Fitted with a Nikon mount, KY-F4000 is a real-time 4K camera. Live 60p images from the KY-F4000 were displayed on JVC’s new 56" LCD panel with 4K resolution (REALLY!). The camera is a single Bayer-pattern CMOS (1.25") imager with a resolution of 3840 x 2160 pixels. JVC doesn't really see the F4000 for cinema applications, although I'm sure it'll find its way in there soon. The KY-F4000 will be available in April of 2010, priced under $200,000.

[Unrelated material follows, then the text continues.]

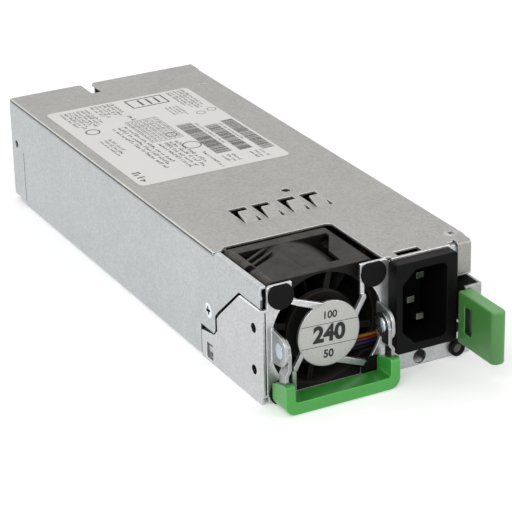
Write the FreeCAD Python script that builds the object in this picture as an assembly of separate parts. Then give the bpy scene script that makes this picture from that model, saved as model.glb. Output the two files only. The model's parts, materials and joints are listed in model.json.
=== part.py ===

In the LED category (RALLY!) I was blown away by Gekko Technology's (gekkotechnology.com) focusable single-source multi-color light engine the kedo. We've been seeing LED fixtures pop up for a few years now and the technology is getting better and better – but unless you're slapping a whole bunch of units together – you just can't get the output and throw of conventional sources. Well – you couldn't get that output and throw before... the kedo has a single LED with multiple chips to create red, green, blue and amber light. The mix together is some of the cleanest 5600°K and 3200°K color temperatures I've seen yet out of an LED (measured purely by eye, no color meter on me). The fixture has a Fresnel lens inside of it that really focuses the light turning the single LED into the range of a 500W to 1K Fresnel. The throw was amazing. Spot, flood and dial in any color you want – this LED knocked my socks off. In the same booth, I saw a Nila (nila.tv) prototype spacelight using an LED panel that was side-by-side with a 4K tungsten spacelight and holding it's own very well. Although the 4K looked a little dim to my eye – the amount of light that they were putting out was quite impressive. The Nila lighting system is impressive in it's own right. With interchangeable lenses (the spot has an intense throw) and really high output – Nila and Gekko are showing us that LEDs really can stand up against their old-world counterparts!